## [Data lines]
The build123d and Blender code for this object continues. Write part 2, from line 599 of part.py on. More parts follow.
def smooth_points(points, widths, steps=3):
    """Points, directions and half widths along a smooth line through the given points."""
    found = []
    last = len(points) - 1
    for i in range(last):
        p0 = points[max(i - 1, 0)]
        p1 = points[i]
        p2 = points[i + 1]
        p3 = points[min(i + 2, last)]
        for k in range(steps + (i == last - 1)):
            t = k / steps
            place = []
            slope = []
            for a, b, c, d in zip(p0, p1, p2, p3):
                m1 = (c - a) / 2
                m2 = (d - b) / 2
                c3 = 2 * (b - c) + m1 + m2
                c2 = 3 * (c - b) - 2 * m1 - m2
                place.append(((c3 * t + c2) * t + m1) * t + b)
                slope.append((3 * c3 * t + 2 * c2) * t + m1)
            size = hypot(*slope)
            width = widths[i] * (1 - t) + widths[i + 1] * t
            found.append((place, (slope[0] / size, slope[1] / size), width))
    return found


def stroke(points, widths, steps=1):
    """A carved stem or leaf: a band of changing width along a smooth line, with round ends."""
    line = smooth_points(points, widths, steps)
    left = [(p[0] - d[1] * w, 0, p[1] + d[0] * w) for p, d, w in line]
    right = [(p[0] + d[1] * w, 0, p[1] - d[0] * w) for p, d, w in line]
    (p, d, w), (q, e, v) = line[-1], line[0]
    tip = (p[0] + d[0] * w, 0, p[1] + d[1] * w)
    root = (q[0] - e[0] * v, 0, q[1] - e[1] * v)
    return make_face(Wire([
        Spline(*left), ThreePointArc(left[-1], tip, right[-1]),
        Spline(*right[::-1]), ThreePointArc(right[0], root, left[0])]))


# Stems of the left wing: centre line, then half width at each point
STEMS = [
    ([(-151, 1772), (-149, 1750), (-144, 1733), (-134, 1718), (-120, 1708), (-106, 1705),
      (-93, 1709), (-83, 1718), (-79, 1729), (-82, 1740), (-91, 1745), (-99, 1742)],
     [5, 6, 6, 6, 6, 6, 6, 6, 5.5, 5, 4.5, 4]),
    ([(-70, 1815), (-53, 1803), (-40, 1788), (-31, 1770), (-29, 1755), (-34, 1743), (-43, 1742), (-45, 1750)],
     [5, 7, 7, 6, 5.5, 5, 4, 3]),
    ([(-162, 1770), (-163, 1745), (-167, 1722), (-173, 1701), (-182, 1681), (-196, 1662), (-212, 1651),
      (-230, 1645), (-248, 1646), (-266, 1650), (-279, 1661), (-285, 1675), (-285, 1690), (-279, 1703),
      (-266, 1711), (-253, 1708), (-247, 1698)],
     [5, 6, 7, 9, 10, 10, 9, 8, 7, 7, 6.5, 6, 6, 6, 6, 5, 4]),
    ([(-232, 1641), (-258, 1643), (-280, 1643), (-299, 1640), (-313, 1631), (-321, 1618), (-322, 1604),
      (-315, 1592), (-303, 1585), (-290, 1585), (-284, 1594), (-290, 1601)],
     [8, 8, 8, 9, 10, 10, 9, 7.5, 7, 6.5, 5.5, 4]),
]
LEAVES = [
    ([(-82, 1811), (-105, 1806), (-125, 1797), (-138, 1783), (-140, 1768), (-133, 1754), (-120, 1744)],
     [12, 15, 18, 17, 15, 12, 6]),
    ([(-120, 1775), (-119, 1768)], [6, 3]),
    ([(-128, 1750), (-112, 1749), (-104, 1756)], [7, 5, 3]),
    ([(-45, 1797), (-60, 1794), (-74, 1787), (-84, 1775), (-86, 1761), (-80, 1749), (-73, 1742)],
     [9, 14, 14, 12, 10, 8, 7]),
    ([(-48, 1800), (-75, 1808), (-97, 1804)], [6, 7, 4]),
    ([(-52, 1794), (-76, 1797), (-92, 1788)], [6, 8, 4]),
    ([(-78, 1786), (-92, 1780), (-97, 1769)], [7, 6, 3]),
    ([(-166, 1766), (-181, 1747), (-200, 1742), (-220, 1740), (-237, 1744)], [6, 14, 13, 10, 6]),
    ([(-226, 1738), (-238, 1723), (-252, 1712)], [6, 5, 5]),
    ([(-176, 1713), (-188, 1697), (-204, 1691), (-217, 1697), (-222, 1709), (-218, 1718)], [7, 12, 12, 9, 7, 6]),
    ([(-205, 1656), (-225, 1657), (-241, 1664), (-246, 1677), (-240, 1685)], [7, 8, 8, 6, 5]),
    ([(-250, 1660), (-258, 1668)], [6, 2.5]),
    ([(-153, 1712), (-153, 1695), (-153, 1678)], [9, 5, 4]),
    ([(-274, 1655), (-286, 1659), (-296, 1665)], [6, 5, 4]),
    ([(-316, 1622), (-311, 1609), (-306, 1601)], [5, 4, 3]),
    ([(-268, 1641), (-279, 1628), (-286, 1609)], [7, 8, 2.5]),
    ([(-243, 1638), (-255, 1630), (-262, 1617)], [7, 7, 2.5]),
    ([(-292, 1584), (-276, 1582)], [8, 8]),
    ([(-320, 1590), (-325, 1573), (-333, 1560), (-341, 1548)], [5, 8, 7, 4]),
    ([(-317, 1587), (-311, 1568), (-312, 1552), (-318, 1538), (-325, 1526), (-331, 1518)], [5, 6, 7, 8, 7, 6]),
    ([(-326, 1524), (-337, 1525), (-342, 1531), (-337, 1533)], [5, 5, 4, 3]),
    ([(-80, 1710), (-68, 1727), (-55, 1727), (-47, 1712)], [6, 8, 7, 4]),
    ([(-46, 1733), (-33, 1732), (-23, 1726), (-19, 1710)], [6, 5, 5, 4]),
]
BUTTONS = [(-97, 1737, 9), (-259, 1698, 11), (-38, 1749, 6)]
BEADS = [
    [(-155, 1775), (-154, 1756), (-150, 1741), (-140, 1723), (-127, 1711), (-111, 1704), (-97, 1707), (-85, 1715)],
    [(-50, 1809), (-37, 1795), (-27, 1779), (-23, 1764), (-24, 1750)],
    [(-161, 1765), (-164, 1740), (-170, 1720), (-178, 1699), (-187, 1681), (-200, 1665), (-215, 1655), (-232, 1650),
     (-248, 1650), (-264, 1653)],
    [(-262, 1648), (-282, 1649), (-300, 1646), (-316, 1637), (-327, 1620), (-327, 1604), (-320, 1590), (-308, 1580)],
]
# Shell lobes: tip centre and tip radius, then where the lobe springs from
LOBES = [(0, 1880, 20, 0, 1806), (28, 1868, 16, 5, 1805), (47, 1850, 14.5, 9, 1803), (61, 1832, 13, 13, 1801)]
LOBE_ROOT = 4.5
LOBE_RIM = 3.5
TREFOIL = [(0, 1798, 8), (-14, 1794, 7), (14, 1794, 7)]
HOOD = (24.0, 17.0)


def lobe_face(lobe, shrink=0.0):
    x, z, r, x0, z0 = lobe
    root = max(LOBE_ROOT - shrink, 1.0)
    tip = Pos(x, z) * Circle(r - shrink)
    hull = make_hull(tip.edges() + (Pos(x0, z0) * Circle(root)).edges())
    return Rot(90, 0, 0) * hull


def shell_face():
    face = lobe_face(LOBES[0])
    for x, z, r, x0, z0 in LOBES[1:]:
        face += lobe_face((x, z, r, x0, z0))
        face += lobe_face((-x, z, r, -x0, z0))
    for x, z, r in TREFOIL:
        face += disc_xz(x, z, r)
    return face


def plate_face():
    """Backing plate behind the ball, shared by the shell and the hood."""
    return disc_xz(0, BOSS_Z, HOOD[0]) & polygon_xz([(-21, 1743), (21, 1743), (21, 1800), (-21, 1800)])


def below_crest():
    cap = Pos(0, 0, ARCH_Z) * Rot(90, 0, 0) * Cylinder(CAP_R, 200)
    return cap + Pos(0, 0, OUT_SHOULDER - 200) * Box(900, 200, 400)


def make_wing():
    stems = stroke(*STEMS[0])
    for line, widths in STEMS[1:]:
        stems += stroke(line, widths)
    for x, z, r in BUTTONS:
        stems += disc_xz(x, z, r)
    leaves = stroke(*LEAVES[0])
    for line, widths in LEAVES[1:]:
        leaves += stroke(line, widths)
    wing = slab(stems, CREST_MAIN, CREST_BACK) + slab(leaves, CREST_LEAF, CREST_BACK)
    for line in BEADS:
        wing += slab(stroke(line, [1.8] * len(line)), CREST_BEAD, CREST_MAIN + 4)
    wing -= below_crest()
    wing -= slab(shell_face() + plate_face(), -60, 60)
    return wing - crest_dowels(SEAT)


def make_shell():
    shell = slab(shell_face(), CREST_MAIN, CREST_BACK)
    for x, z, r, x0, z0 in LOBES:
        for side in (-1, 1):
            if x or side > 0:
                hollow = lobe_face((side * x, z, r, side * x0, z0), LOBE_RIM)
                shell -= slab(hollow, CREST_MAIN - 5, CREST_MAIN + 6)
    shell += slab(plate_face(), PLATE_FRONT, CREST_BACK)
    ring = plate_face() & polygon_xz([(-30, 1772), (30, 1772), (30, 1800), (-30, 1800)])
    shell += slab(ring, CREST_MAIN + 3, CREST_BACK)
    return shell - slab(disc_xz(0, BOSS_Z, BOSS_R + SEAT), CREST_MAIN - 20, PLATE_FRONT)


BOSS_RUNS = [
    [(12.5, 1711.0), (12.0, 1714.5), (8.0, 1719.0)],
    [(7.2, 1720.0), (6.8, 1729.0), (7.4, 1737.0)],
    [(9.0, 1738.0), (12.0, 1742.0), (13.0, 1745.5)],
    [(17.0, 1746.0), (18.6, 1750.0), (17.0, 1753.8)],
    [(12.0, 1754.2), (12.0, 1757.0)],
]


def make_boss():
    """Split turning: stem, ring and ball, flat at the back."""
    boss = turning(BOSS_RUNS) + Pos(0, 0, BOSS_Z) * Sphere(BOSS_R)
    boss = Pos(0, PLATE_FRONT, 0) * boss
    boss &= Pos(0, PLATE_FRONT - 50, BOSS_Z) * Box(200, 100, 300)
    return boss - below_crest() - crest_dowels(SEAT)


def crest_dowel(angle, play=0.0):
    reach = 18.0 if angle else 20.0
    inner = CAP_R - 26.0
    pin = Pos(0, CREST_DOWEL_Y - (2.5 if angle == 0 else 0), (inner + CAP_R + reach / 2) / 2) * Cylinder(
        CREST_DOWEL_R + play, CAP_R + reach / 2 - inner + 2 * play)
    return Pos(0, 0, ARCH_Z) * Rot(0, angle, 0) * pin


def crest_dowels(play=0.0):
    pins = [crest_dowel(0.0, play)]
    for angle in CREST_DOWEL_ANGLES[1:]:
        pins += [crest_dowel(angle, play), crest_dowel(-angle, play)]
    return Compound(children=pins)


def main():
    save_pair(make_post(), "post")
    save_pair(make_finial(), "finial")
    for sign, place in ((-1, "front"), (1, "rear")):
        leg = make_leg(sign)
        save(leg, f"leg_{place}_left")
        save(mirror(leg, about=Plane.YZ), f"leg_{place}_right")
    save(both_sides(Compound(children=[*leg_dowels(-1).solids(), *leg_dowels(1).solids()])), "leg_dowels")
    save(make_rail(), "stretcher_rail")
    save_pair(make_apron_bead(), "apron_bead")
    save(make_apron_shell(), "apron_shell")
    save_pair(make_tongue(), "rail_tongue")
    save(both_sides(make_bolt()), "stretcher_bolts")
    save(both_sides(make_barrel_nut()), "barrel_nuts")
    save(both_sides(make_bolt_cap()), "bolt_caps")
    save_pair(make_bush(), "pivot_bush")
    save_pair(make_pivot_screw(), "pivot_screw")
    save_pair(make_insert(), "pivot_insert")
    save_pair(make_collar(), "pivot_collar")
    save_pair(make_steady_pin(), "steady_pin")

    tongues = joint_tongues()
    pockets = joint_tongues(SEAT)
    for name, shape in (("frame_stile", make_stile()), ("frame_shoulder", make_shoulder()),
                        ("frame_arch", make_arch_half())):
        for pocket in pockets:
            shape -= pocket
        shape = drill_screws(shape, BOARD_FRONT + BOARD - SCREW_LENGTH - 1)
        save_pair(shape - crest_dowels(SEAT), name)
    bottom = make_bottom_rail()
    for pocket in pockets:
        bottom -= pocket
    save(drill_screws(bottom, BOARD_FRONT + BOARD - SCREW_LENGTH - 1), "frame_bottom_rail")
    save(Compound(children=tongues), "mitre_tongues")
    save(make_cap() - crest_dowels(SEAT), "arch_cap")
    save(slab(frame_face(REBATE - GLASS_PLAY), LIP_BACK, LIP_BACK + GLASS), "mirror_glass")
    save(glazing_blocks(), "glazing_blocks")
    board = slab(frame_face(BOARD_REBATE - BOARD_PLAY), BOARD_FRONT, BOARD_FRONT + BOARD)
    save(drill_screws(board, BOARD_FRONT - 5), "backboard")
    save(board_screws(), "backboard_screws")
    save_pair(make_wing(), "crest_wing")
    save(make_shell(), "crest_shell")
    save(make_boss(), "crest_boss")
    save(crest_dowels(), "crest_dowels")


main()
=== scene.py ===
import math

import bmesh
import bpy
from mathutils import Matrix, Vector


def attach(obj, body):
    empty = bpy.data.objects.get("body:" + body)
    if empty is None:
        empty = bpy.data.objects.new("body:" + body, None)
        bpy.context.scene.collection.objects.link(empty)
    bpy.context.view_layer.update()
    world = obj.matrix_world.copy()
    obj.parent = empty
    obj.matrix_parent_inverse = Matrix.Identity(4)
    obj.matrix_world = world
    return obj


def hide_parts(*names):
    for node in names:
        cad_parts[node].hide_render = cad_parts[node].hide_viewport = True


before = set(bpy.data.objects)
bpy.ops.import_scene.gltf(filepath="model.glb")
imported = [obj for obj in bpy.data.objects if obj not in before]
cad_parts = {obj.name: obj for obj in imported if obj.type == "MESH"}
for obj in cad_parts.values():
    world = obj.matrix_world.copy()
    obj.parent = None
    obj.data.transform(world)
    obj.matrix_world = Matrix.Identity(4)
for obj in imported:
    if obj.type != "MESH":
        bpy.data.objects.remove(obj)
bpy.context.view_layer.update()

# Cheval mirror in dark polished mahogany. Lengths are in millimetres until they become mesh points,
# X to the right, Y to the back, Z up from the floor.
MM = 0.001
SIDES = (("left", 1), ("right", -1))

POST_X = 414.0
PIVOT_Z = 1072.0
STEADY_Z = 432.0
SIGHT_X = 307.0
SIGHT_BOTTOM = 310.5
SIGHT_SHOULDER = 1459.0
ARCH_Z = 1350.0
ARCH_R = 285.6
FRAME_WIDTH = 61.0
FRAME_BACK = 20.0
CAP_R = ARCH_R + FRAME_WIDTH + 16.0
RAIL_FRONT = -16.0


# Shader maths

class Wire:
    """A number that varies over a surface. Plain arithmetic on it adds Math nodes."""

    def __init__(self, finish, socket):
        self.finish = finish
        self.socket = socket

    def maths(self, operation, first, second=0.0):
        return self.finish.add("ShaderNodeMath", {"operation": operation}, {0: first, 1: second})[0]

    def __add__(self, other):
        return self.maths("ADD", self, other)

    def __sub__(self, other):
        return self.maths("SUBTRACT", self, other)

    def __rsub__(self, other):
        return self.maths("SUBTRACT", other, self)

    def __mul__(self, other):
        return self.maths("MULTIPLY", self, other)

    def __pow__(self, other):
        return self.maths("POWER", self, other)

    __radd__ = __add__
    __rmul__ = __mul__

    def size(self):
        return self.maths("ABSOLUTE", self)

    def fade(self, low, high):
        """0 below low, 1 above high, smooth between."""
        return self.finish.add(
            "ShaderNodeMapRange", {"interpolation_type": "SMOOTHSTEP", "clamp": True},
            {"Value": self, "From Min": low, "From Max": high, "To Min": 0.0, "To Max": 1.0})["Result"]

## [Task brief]
In the listing above, find the line containing "save(slab(frame_face(REBATE - GLASS_PLAY), LIP_BACK, LIP_BACK" and the line containing "number that varies", then quote both, plus every line between them, exactly as written.

## [Written response]
    save(slab(frame_face(REBATE - GLASS_PLAY), LIP_BACK, LIP_BACK + GLASS), "mirror_glass")
    save(glazing_blocks(), "glazing_blocks")
    board = slab(frame_face(BOARD_REBATE - BOARD_PLAY), BOARD_FRONT, BOARD_FRONT + BOARD)
    save(drill_screws(board, BOARD_FRONT - 5), "backboard")
    save(board_screws(), "backboard_screws")
    save_pair(make_wing(), "crest_wing")
    save(make_shell(), "crest_shell")
    save(make_boss(), "crest_boss")
    save(crest_dowels(), "crest_dowels")


main()
=== scene.py ===
import math

import bmesh
import bpy
from mathutils import Matrix, Vector


def attach(obj, body):
    empty = bpy.data.objects.get("body:" + body)
    if empty is None:
        empty = bpy.data.objects.new("body:" + body, None)
        bpy.context.scene.collection.objects.link(empty)
    bpy.context.view_layer.update()
    world = obj.matrix_world.copy()
    obj.parent = empty
    obj.matrix_parent_inverse = Matrix.Identity(4)
    obj.matrix_world = world
    return obj


def hide_parts(*names):
    for node in names:
        cad_parts[node].hide_render = cad_parts[node].hide_viewport = True


before = set(bpy.data.objects)
bpy.ops.import_scene.gltf(filepath="model.glb")
imported = [obj for obj in bpy.data.objects if obj not in before]
cad_parts = {obj.name: obj for obj in imported if obj.type == "MESH"}
for obj in cad_parts.values():
    world = obj.matrix_world.copy()
    obj.parent = None
    obj.data.transform(world)
    obj.matrix_world = Matrix.Identity(4)
for obj in imported:
    if obj.type != "MESH":
        bpy.data.objects.remove(obj)
bpy.context.view_layer.update()

# Cheval mirror in dark polished mahogany. Lengths are in millimetres until they become mesh points,
# X to the right, Y to the back, Z up from the floor.
MM = 0.001
SIDES = (("left", 1), ("right", -1))

POST_X = 414.0
PIVOT_Z = 1072.0
STEADY_Z = 432.0
SIGHT_X = 307.0
SIGHT_BOTTOM = 310.5
SIGHT_SHOULDER = 1459.0
ARCH_Z = 1350.0
ARCH_R = 285.6
FRAME_WIDTH = 61.0
FRAME_BACK = 20.0
CAP_R = ARCH_R + FRAME_WIDTH + 16.0
RAIL_FRONT = -16.0


# Shader maths

class Wire:
    """A number that varies over a surface. Plain arithmetic on it adds Math nodes."""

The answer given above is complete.